Worldview and Self-Fulfilling Prophesy

The construct of worldview examines how beliefs about the self and the world interact to affect behavior. The following are two examples. Individuals with a high sense of self-efficacy may be more likely to engage in preventive behaviors because they believe that their actions will result in reduced harm (the self-controllability dimension). This may be amplified by the belief that the world is inherently just and that misfortune will not come to those who are good, decent, and try hard (the justice world dimension). However, this behavior may be undermined if individuals believe that they are not worthy of receiving good things (the self-deservingness dimension) and/or that bad things arbitrarily befall on people in the world (the randomness world dimension).
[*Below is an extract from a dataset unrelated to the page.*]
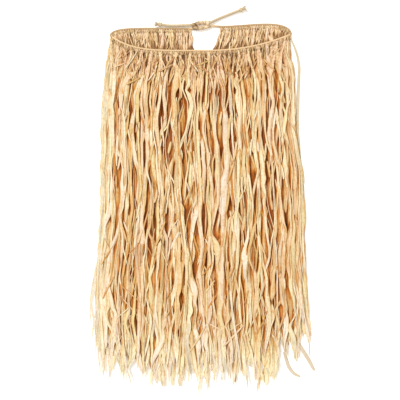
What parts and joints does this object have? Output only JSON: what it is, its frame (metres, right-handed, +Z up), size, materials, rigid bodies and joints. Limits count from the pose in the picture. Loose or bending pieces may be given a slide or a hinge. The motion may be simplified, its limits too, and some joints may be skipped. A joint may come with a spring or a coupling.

This notion is akin to the psychological theory of attribution, which studies individuals' tendency to see the world in a habitual way and how it can lead to habitual behavioral responses. Attribution theory takes this notion one step further to suggest that if one believes the world to be uncontrollable, as in the example above, it is likely that one will actually experience an uncontrollable world, in part due to the self-fulfilling prophesy. One example in medical decision making is the impact of misperception. If individuals hold the view that cancer is a death sentence, they are more likely to abstain from efforts to prevent or treat cancer; therefore, if diagnosed with cancer, it is likely to be at a later stage when overt symptoms develop (such as acute pain, uncontrolled bleeding) and medical treatment becomes necessary. Because the cancer was not caught early, treatment options become limited and the chance of survival dramatically decreases, tragically confirming their initial belief.

Imagine that this misperception was prevalent in a community at high risk for developing cancer, and as a result, community members engaged in little to no prevention. If policy makers failed to identify their worldview, they might assume that low cancer-screening rates were due to structural factors, such as limited access to screening centers. This mismatch in worldviews could lead policy makers to invest their limited healthcare dollars in the development of a screening center easily reached by public transportation rather than the more appropriate, and less costly, intervention aimed at addressing the community's misperceptions.

Therefore, a more informed understanding of how individuals perceive themselves, combined with specific beliefs about the world, may help

(a) identify those at increased vulnerability for experiencing poor health outcomes and (b) inform the development of appropriate, targeted interventions.